Il ne pourrait pas y avoir d’autres niveaux que ces trois mentionnés, comme partout dans le monde universitaire et dans toutes les matières (littérature, langues, sciences, droit…)
Dans la pratique, il devrait y avoir en France une quinzaine de centres habilités à délivrer des Masters.
Les professeurs de musique destinés à enseigner dans les écoles primaires et secondaires suivraient ce cursus. Dans le système actuel, sans département de musique à l’université, les étudiants apprennent la musicologie mais n’étudient pas la musique, si ce n’est dans les écoles de musique territoriales.
Inscrire la musique à l’université permettrait d’envoyer des enseignants de musique diplômés dans l’enseignement public de même que dans les centres d’animation. La musicologie resterait aux chercheurs.

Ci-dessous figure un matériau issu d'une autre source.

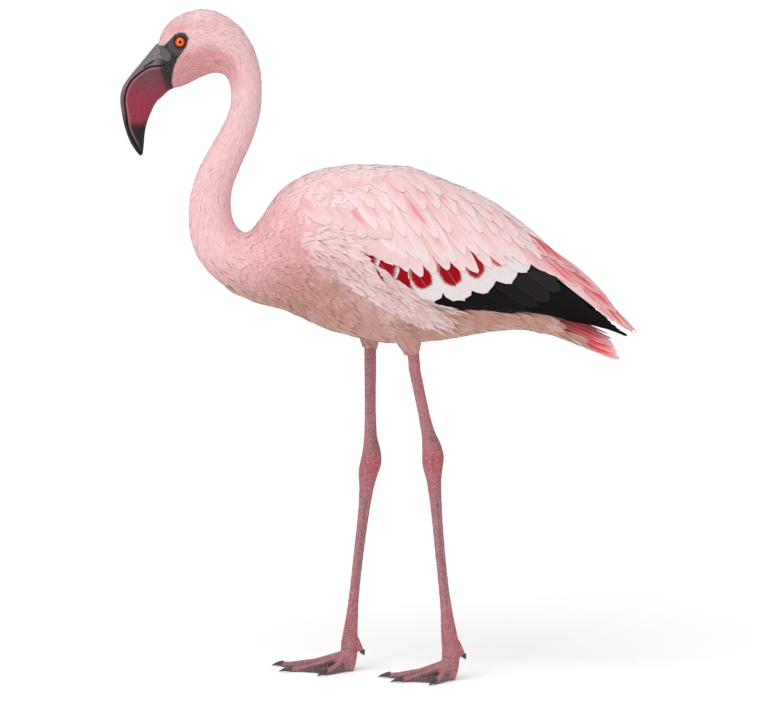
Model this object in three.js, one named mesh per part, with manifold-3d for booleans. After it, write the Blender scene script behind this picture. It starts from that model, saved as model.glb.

Cette réforme va dans le sens de l’économie !
Elle va dans le sens de l’intégration européenne en donnant à nos diplômes le même statut que partout ailleurs.
Elle ouvre sur le monde : les étrangers ne viennent pas dans un pays qui ne propose pas un master de musique. Ils veulent un modèle de diplôme anglo-saxon, tel que défini par les accords de Bologne.
Elle permet à tous les jeunes musiciens français d’aller étudier ailleurs et de profiter des échanges Erasmus.
Elle fait profiter l’université de la qualité et de l’exigence des professions musicales.
Elle promet aux milieux les moins favorisés une fin d’études digne. Aucun enfant des classes moyennes et populaires, aujourd’hui, ne peut se permettre de s’embarquer dans des études aussi floues.
Françoise Tillard, musicienne
Professeur d’Enseignement musical à la Ville de Paris
Chargée de cours à l’Université Paris III-Sorbonne nouvelle (2002-2009)
[1] Il existe en bordure du système un master d’interprétation à Strasbourg et un master de musique ancienne à Poitiers.